Healthcare providers may use either an opt-in or opt-out method to obtain patient consent for a directed or simple exchange of records between two health care organizations, members of the federal privacy tiger team said last week.
But an opt-out approach should be undertaken only if the provider gives its patient a reasonable opportunity to make an informed decision about that option, what the tiger team called giving the patient a "meaningful choice" in the control of their personal healthcare information.
In an opt-out method, providers assume consent is granted for sharing health records until a patient decides to opt-out.
Meaningful choice could be satisfied by giving patient sufficient advance notice to consider consent and also must be outside of the scope of the urgent need for care, according to members of the team who met last week to discuss consent policies.
Other measures of meaningful choice would involve offering the patient as much transparency as possible about the organization receiving their health information, the plan for its use and other implications of the patient's decision, policy makers said.
The concept of meaningful choice is important because its terms protect a patient's expectation of privacy, according to Deven McGraw, the chair of the tiger team and director of the Health Privacy Project at the Center for Democracy and Technology.
"Opt-out is acceptable if it meets all the criteria of meaningful choice," she said at a meeting of the tiger team Aug. 6.
The tiger team, made up of public and private sector health care privacy experts, is charged with recommending answers to vexing privacy and security problems related to health information exchange in programs funded by the Office of the National Coordinator.
The direct exchange of patient data between two providers generally does not require patient consent beyond what is already covered in the Health Insurance Portability and Accountability Act, state laws and fair information practices, unless circumstances arise to trigger a consent decision.
An example of such a circumstance would include when patient data in a provider-held record is no longer in the control of that provider, according to Paul Egerman, a software entrepreneur and co-chair of the tiger team.
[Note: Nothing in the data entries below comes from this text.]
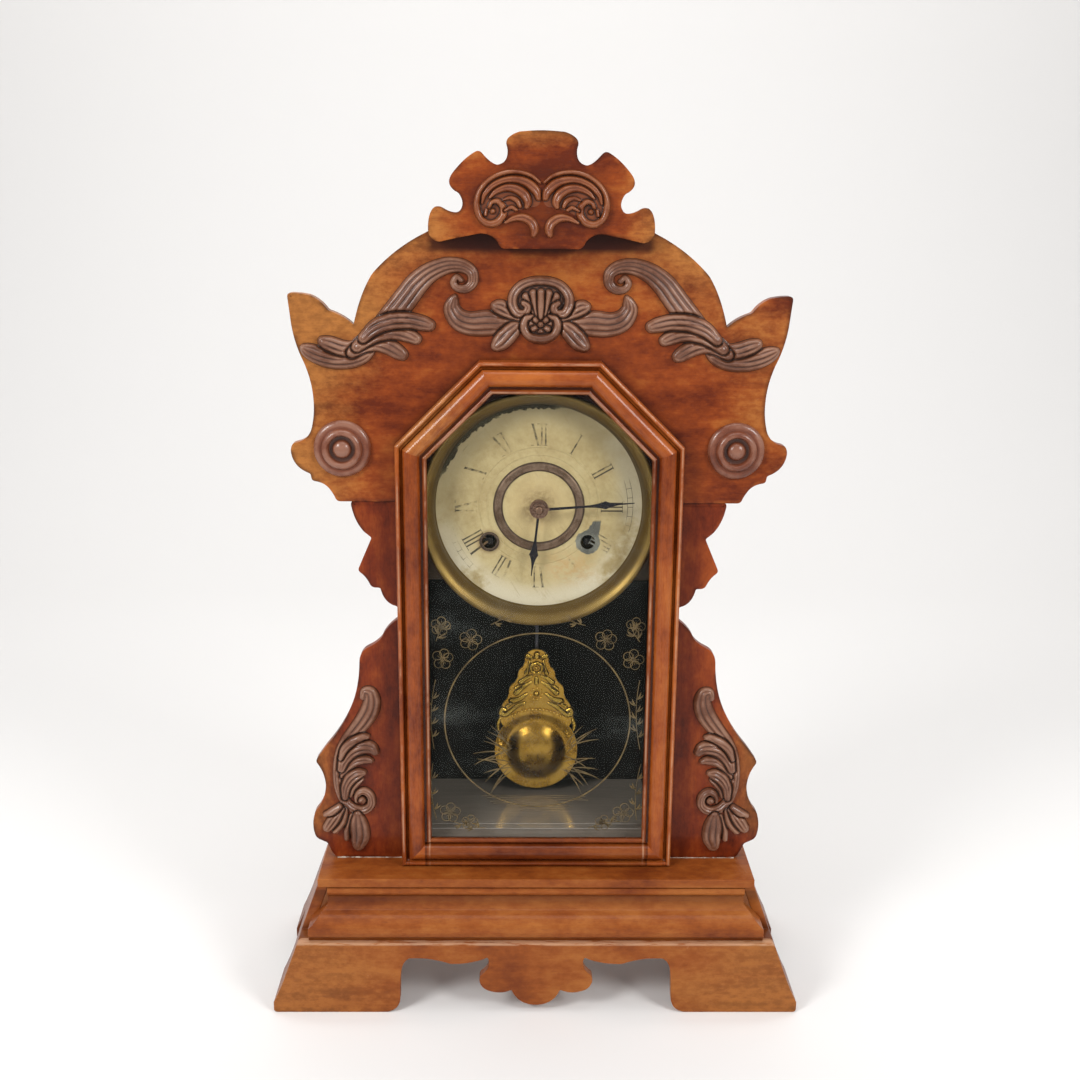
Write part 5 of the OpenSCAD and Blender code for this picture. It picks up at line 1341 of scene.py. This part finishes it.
class CLOCK_OT_tablet(Step, bpy.types.Operator):
    """Draw the gilt sprigs on the glass"""
    bl_idname = "clock.tablet"
    bl_label = "Gilt glass"

    def build(self):
        refinished("door_glass", "glass", "door", "glass", 0.0)
        y = GLASS_BACK + SKIN
        w = sizes().gilt_width
        ring_z, ring_radius = 191.5, 60.0
        lines = [circle(0, ring_z, ring_radius, 160, 1.2 * w, y)]
        seed = np.random.default_rng(11)

        def blade(root, tip, bow, thin, thick, first=0.1):
            """A leaf that is widest in its middle."""
            width = thin + thick * w * np.sin(np.linspace(first, math.pi, 12))
            lines.append(ribbon(leaf_line(root, tip, bow), width, y))

        def sprig(x, z, angle, length, leaves, size=6.0):
            """A stem with paired leaves."""
            tip = (x + length * math.cos(angle), z + length * math.sin(angle))
            stem = leaf_line((x, z), tip, 0.05)
            lines.append(ribbon(stem, 0.7 * w, y))
            for k in range(leaves):
                spot = stem[2 + int(k * 8 / max(leaves, 1))]
                side = 1 if k % 2 else -1
                for spread in (0.5, 0.95):
                    a = angle + side * spread
                    end = spot + size * np.array([math.cos(a), math.sin(a)])
                    blade(spot, end, 0.1 * side, 0.2, 1.1)

        def blossom(x, z, radius):
            """Five open petals."""
            for k in range(5):
                a = 2 * math.pi * k / 5 + seed.uniform(0, 0.3)
                cx, cz = x + 0.62 * radius * math.cos(a), z + 0.62 * radius * math.sin(a)
                lines.append(circle(cx, cz, 0.46 * radius, 14, 0.6 * w, y))
                lines.append(ribbon(leaf_line((x, z), (cx, cz), 0.0), 0.35 * w, y))

        for side in (-1, 1):
            blossom(side * 43, 247, 6.6)
            blossom(side * 61, 234, 6.4)
            blossom(side * 62, 256, 5.8)
            sprig(side * 65, 246, math.pi / 2 + side * 0.5, 14, 3)
            sprig(side * 67, 172, math.pi / 2 + side * 0.03, 48, 7, 5.5)
            sprig(side * 66, 122, math.pi / 2 - side * 0.05, 40, 5, 5.5)
            sprig(side * 30, 257, math.pi / 2 + side * 1.2, 16, 3, 4.5)
            blossom(side * 57, 127, 6.4)
            blossom(side * 44, 120, 5)
            sprig(side * 34, 116, math.pi / 2 - side * 1.35, 22, 4, 5)
            for k in range(13):
                a = math.radians(90 - side * (38 + k * 9.2))
                length = 17 + 7 * seed.uniform(0, 1)
                root = (side * (16 + 6 * seed.uniform(0, 1)), 166 + 10 * seed.uniform(-1, 1))
                tip = (root[0] + length * math.cos(a), root[1] + length * math.sin(a))
                blade(root, tip, 0.05 * side, 0.15, 0.9, 0.15)
        for k in range(9):
            z, half, x = 139 - k * 1.3, 34 - 2.6 * k, seed.uniform(-6, 6)
            ripple = [(x - half + t * half * 2 / 11, z + 0.25 * math.sin(t)) for t in range(12)]
            lines.append(ribbon(ripple, 0.35 * w, y))
        dress(drawn("GiltDrawing", lines), FINISH["gilt"], "door", "brass")


# Dial

NUMERALS = ("XII", "I", "II", "III", "IIII", "V", "VI", "VII", "VIII", "IX", "X", "XI")
# Width of each letter, and the radii of the figures' feet and tops and of the minute track's circles
CELL = {"I": 2.5, "V": 5.2, "X": 5.4}
FIGURES = (39.5, 53.0)
TRACK = (56.3, 59.6)


def numeral_lines(text, hour, inner, outer, y):
    """One hour's figure as flat strokes, its foot towards the middle."""
    width = sum(CELL[c] for c in text)
    angle = math.radians(90 - 30 * hour)
    across = np.array([math.sin(angle), -math.cos(angle)])
    outwards = np.array([math.cos(angle), math.sin(angle)])

    def at(u, v):
        return np.array([0, DIAL_Z]) + across * u + outwards * (inner + v * (outer - inner))

    lines = []

    def stroke(u0, v0, u1, v1, thick):
        points = [at(u0 + (u1 - u0) * t, v0 + (v1 - v0) * t) for t in np.linspace(0, 1, 5)]
        lines.append(ribbon(points, thick, y))

    u = -width / 2
    for c in text:
        w = CELL[c]
        m = u + w / 2
        if c == "I":
            stroke(m, 0, m, 1, 0.95)
            stroke(m - 1.1, 0, m + 1.1, 0, 0.4)
            stroke(m - 1.1, 1, m + 1.1, 1, 0.4)
        elif c == "V":
            stroke(u + 0.9, 1, m + 0.2, 0, 1.35)
            for spot in (u + 0.9, u + w - 0.7):
                stroke(spot - 1, 1, spot + 1, 1, 0.35)
        else:
            stroke(u + 0.9, 1, u + w - 0.9, 0, 1.35)
            for spot in (u + 0.9, u + w - 0.9):
                stroke(spot - 0.9, 1, spot + 0.9, 1, 0.35)
                stroke(spot - 0.9, 0, spot + 0.9, 0, 0.35)
        u += w
    return lines


class CLOCK_OT_dial(Step, bpy.types.Operator):
    """Paper and print the dial"""
    bl_idname = "clock.dial"
    bl_label = "Dial"

    def build(self):
        coat(FINISH["paper"], "dial_plate")
        refinished("dial_bezel", "bezel", "case", "bezel_brass", 0.0, 35)
        refinished("centre_ring", "ring", "case", "bezel_brass", 0.0, 40)
        y = DIAL_LOW[1] - INK_SKIN
        lines = []
        for hour, text in enumerate(NUMERALS):
            lines += numeral_lines(text, hour, *FIGURES, y)
        circles = [circle(0, DIAL_Z, radius, 180, 0.28, y) for radius in TRACK]
        dress(drawn("DialFigures", lines), FINISH["ink"], "case", "dial_paper")
        dress(drawn("DialCircles", circles), FINISH["track"], "case", "dial_paper")
        self.minute_track(y)
        profile = [(4.7, y), (4.75, y - 0.5), (5.4, y - 0.75), (6.2, y - 0.45), (6.4, y + 0.1)]
        eyelet = lathe("WindingEyelet", profile, (-WINDING[0], DIAL_Z - WINDING[1]), 64)
        dress(eyelet, FINISH["ring"], "case", "bezel_brass")

    def minute_track(self, y):
        """The minute marks: one flat mark set round a circle."""
        tree = Tree("MinuteTrack", Count=60, Radius=sum(TRACK) / 2 * MM)
        ring = tree.add("GeometryNodeMeshCircle", {"fill_type": "NONE"},
                        {"Vertices": tree.input("Count"), "Radius": tree.input("Radius")})
        mark = tree.add("GeometryNodeMeshGrid", {}, {"Size X": 3.2 * MM, "Size Y": 0.3 * MM,
                                                     "Vertices X": 2, "Vertices Y": 2})
        place = tree.add("GeometryNodeInputPosition")
        turn = tree.add("FunctionNodeAlignEulerToVector", {"axis": "X"}, {"Vector": place.outputs[0]})
        marks = tree.instances(ring, mark, turn.outputs[0])
        up = tree.upright(marks, (0, y * MM, DIAL_Z * MM))
        piece = tree.result(up, FINISH["track"], "MinuteMarks", Count=sizes().ticks)
        dress(piece, FINISH["track"], "case", "dial_paper")


class CLOCK_OT_hands(Step, bpy.types.Operator):
    """Finish the hands"""
    bl_idname = "clock.hands"
    bl_label = "Hands"

    def build(self):
        refinished("minute_hand", "hand", "minute", "blued_steel", 0.08)
        refinished("hour_hand", "hand", "hour", "blued_steel", 0.08)
        refinished("hand_nut", "hub", "minute", "brass", 0.1)


# Movement, pendulum and gong

class CLOCK_OT_movement(Step, bpy.types.Operator):
    """Finish the movement"""
    bl_idname = "clock.movement"
    bl_label = "Movement"

    def build(self):
        for finish, nodes in (
                ("plate", ("front_plate",)),
                ("brass", ("back_plate", "minute_wheel", "hour_wheel", "time_main_wheel",
                           "strike_main_wheel", "second_wheel", "centre_wheel", "third_wheel",
                           "escape_wheel", "strike_second_wheel", "warning_wheel", "fly", "count_wheel")),
                ("dark_steel", ("time_winding_arbor", "strike_winding_arbor", "centre_arbor")),
                ("steel", ("time_click", "strike_click", "verge", "screws", "hammer")),
                ("rod", ("suspension_spring", "pendulum_rod")),
                ("blued", ("mainsprings", "gong")), ("iron", ("gong_base",))):
            coat(FINISH[finish], *nodes)


class CLOCK_OT_pendulum(Step, bpy.types.Operator):
    """Stamp the bob"""
    bl_idname = "clock.pendulum"
    bl_label = "Pendulum bob"

    def build(self):
        coat(FINISH["bob"], "rating_nut")
        refinished("pendulum_bob", "bob", "pendulum", "bob_brass", 0.15, 30)
        # The front of the flat plate above the disc
        plate = min(v.co.y for v in NODES["pendulum_bob"].data.vertices if v.co.z > 0.18) / MM
        ornament = relief("BobOrnament", both(ORNAMENT_SIDE) + ORNAMENT_MIDDLE, plate, step=0.22, sink=0.3)
        dress(ornament, FINISH["ornament"], "pendulum", "bob_brass")
        for name, count, radius, bead, start, sweep, height in (
                ("OrnamentArch", 15, 31.0, 1.05, 57, 66, 0), ("OrnamentRosette", 9, 4.1, 0.85, 0, 320, 42.3)):
            tree = Tree(name, Count=count, Radius=radius * MM, Bead=bead * MM)
            arc = tree.add("GeometryNodeCurveArc", {}, {
                "Resolution": tree.input("Count"), "Radius": tree.input("Radius"),
                "Start Angle": math.radians(start), "Sweep Angle": math.radians(sweep)})
            ball = tree.add("GeometryNodeMeshUVSphere", {}, {"Segments": 10, "Rings": 6,
                                                            "Radius": tree.input("Bead")})
            up = tree.upright(tree.instances(arc, ball), (0, (plate - 0.1) * MM, (BOB_Z + height) * MM))
            dress(tree.result(up, FINISH["ornament"], name), FINISH["ornament"], "pendulum", "bob_brass")


# Stage

class CLOCK_OT_stage(Step, bpy.types.Operator):
    """Set the floor, the lights and the camera"""
    bl_idname = "clock.stage"
    bl_label = "Stage"

    def build(self):
        scene = bpy.context.scene
        tone = tuple(sizes().floor_tone)
        back, bend, top, half = 0.9, 0.9, 4.0, 4.0
        sweep = [(-3.0, 0.0), (back, 0.0)]
        for a in np.linspace(0.1, QUARTER, 12):
            sweep.append((back + bend * math.sin(a), bend - bend * math.cos(a)))
        sweep.append((back + bend, top))
        verts = [(x / MM, y / MM, z / MM) for y, z in sweep for x in (-half, half)]
        faces = [(2 * i, 2 * i + 1, 2 * i + 3, 2 * i + 2) for i in range(len(sweep) - 1)]
        floor = new_object("Floor", verts, faces, 60)
        cloth = Finish("BackdropPaper", Base_Color=tone, Roughness=0.9, Specular_IOR_Level=0.2)
        grain = cloth.noise(0.002, 2, 0.5)
        cloth.set(Base_Color=cloth.mix(grain * 0.06, tone, shade(tone, 0.92)))
        floor.data.materials.append(cloth.material)
        scene.world = scene.world or bpy.data.worlds.new("Studio")
        self.sky(scene.world)
        middle = Vector((0, 0, 0.27))
        for name, spot, aim, size, power in (
                ("LeftPanel", (-1.05, -1.0, 1.1), middle, (0.5, 0.5), 17),
                ("RightPanel", (1.05, -1.0, 1.05), middle, (0.5, 0.5), 13.5),
                ("TopPanel", (0.0, -0.25, 1.9), middle, (1.2, 0.8), 8),
                ("BackdropPanel", (0.0, 0.55, 2.2), Vector((0, 1.7, 0.6)), (2.4, 0.6), 24)):
            data = bpy.data.lights.new(name, "AREA")
            data.shape, data.size, data.size_y = "RECTANGLE", size[0], size[1]
            data.energy = power
            lamp = bpy.data.objects.new(name, data)
            lamp.location = spot
            lamp.rotation_euler = (aim - Vector(spot)).to_track_quat("-Z", "Y").to_euler()
            scene.collection.objects.link(lamp)
        camera = bpy.data.cameras.new("Camera")
        camera.sensor_width, camera.lens = 36, 44.0335
        camera.clip_start, camera.clip_end = 0.01, 50
        eye = bpy.data.objects.new("Camera", camera)
        eye.location = (-0.01089, -0.8279, 0.5189)
        eye.rotation_euler = [math.radians(a) for a in (75.5373, -0.4846, -0.7026)]
        scene.collection.objects.link(eye)
        scene.camera = eye
        scene.view_settings.view_transform = "Standard"

    def sky(self, world):
        """A pale sky that looks brighter to the camera and in reflections than it lights."""
        world.use_nodes = True
        tree = world.node_tree
        tree.nodes.clear()

        def node(kind, *sources, **settings):
            made = tree.nodes.new("ShaderNode" + kind)
            for key, value in settings.items():
                setattr(made, key, value)
            for slot, source in enumerate(sources):
                if isinstance(source, bpy.types.NodeSocket):
                    tree.links.new(source, made.inputs[slot])
                else:
                    made.inputs[slot].default_value = source
            return made.outputs

        rays = node("LightPath")
        seen = node("Math", rays["Is Camera Ray"], rays["Is Glossy Ray"], operation="MAXIMUM")
        seen = node("Math", seen[0], rays["Is Transmission Ray"], operation="MAXIMUM")
        lighting = node("Background", (0.97, 0.98, 1.0, 1), 0.30)
        showing = node("Background", (0.95, 0.94, 0.93, 1), 0.80)
        node("OutputWorld", node("MixShader", seen[0], lighting[0], showing[0])[0])


STEPS = (CLOCK_OT_finishes, CLOCK_OT_base, CLOCK_OT_case, CLOCK_OT_boards, CLOCK_OT_carvings,
         CLOCK_OT_rosettes, CLOCK_OT_door, CLOCK_OT_tablet, CLOCK_OT_dial, CLOCK_OT_hands,
         CLOCK_OT_movement, CLOCK_OT_pendulum, CLOCK_OT_stage)


class CLOCK_PT_panel(bpy.types.Panel):
    """Lists the clock's pieces and settings"""
    bl_idname = "CLOCK_PT_panel"
    bl_label = "Kitchen Clock"
    bl_space_type = "VIEW_3D"
    bl_region_type = "UI"
    bl_category = "Kitchen Clock"

    def draw(self, context):
        settings = context.scene.clock_sizes
        for name in settings.bl_rna.properties.keys():
            if name not in ("rna_type", "name"):
                self.layout.prop(settings, name)
        for step in STEPS:
            self.layout.operator(step.bl_idname)


def register():
    for kind in (CLOCK_Sizes, *STEPS, CLOCK_PT_panel):
        bpy.utils.register_class(kind)
    bpy.types.Scene.clock_sizes = bpy.props.PointerProperty(type=CLOCK_Sizes)


def unregister():
    del bpy.types.Scene.clock_sizes
    for kind in (CLOCK_PT_panel, *reversed(STEPS), CLOCK_Sizes):
        bpy.utils.unregister_class(kind)


def main():
    register()
    for step in STEPS:
        group, name = step.bl_idname.split(".")
        getattr(getattr(bpy.ops, group), name)()
    bpy.context.view_layer.update()


if __name__ == "__main__":
    main()
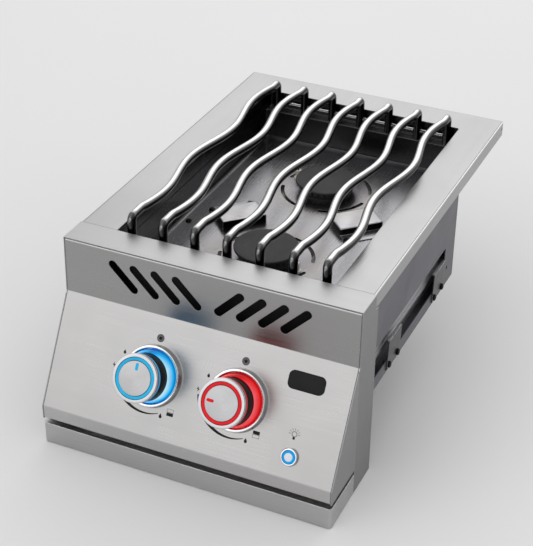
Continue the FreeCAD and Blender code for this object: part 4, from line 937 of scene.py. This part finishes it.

"Patients must have an opportunity to provide consent before any of the patient's data is made available to a third party information organization," he said at the meeting.
This can be met with an opt-in form of consent, in which patient information goes nowhere without the patient's permission. Or, providers can offer clear disclosure statements with plenty of notice so patients have the opportunity to opt-out before making patient's data available. If the patient does not opt out, the provider can share the information.
Meaningful choice measures are meant to strengthen the opt-out form of consent, which patients often don't pay attention to, team members noted. "Opt-out has been used historically sometimes to avoid consent," said Wes Rishel, a tiger team member and vice president and an analyst for Gartner's healthcare provider research practice.
"In opt-in, my permission is never assumed until it is given," he said.